Bubba Jenkins already knows what it takes to reach the mountaintop.
The 30-year-old had a wildly successful collegiate wrestling career, competing at a pair of NCAA powerhouse programs, Penn State and Arizona State. He was a national champion runner-up for the Nittany Lions in 2008 before making the move down to Tempe where he won it all as a senior in 2011.
It wasn’t long before Jenkins was pegged for MMA greatness, a blue-chip prospect who trained at the American Top Team gym in the early stages of his career. Two years after winning an NCAA title, he was signed to Bellator where he fought 11 times, compiling an 8-3 record with the promotion.
But it hasn’t been smooth sailing for Jenkins. He took a TKO loss in just his second fight for Bellator against the unheralded LaRue Burley, and was twice finished by featherweight rival Georgi Karakhanyan. Jenkins still had a solid winning record, but his championship wrestling pedigree had yet to yield a title shot six years into his pro fighting career.
On Friday, that changes. Jenkins meets featherweight titleholder Elias Boudegzdame in the co-main event of Brave Combat Federation 16 in Abu Dhabi, and he is finally getting the chance to add an MMA championship to his mantle.
“It’s been a lifelong dream,” Jenkins told MMA Fighting. “Obviously, winning a national championship in college and having so many different ups and downs where I almost won it when I was a sophomore and going to this and then going to that. Now we’re at a position where I’m right back to almost like I left [Penn State].
“I left Bellator, I left ACB, and that was my former path, now I’m back at this new university and I have an opportunity to win a championship just how I did in college and just be rectified and go off to do great things as I did.”
Jenkins, currently training out of Black House MMA in Redondo Beach, Calif., is relishing the opportunity to compete internationally. He first caught wind of Brave CF when he was coaching a fighter at one of their shows in Belfast, Northern Ireland. The promotion made a strong first impression on him, and soon Jenkins was in negotiations to compete for Bahrain-based organization.
More than anything, he’s hoping that officials will make sure he doesn’t have to deal with the unprofessional situations he’s experienced in the past, specifically regarding overweight opponents. Jenkins’s last three fights have taken place at catchweight with the other man coming in heavy each time. It’s reached the point where he senses a trend of opponents taking advantage of him.

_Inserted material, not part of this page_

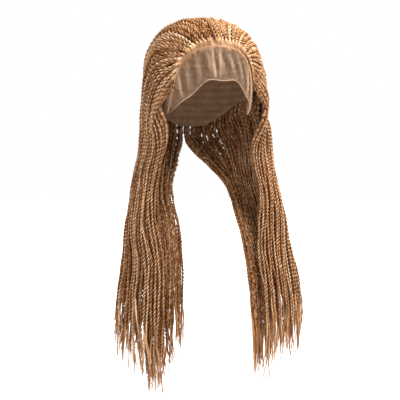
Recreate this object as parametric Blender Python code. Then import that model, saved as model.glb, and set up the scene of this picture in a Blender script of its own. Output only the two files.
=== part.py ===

“I’m going to publicly say I have considered not taking fights just so motherf**kers can stop doing that s**t,” said Jenkins. “To me and my camp, I do believe that people are getting that advantage. They know that I am a big ‘45-pounder that will make the weight and that will fight every time. I think that a lot of people will see that, they try to be as big as they can, can’t make the weight as I can, and then decide, ‘You can take the purse or you can take this.’”
Jenkins lost two of those catchweight bouts, first being KO’d by Karakhanyan and later submitted by Ali Bagov at an Absolut Championship Berkut event in March of last year. He rebounded with a knockout of Diego Marlon at ACB 70 and he’s feeling more confident than ever that as long as the playing field is even, he has the advantage.
“No one, not one man on this planet earth has beaten me with a full camp, with the right people in my corner. Not one,” said Jenkins. “You give me 6-8 weeks with a full camp, I’m going to say that it’s statistically proven, I am unbeatable. I have not been beaten on a full camp. Most of the time I have had something to go on, where it’s like, ‘Oh, no.’
“But eventually in my career I have to get over that point too. There will be times where it’s not a full camp and I have to garner that mental fortitude that it’s going to take to win those fights. We are growing in that mindset too. There are those times where I have had to win fights that the camp was obviously not perfect.”
It’s been over a year since Jenkins last fought and he’s relished having the time to focus strictly on improving technique and not worrying about a specific opponent or staying on a certain weight. He’s never been in a hurry, even as he’s had his sights set on winning an MMA title since day one.
In his mind, the path that led him here is the one he was meant to be on all along.
“I’ve already seen this movie before, I’ve already played the main character,” said Jenkins. “At the end of the day, I always get the girl, I walk away with the trophy, I know that my story has been written and the difference between me and all these other fighters is they are coming. I have been sent.”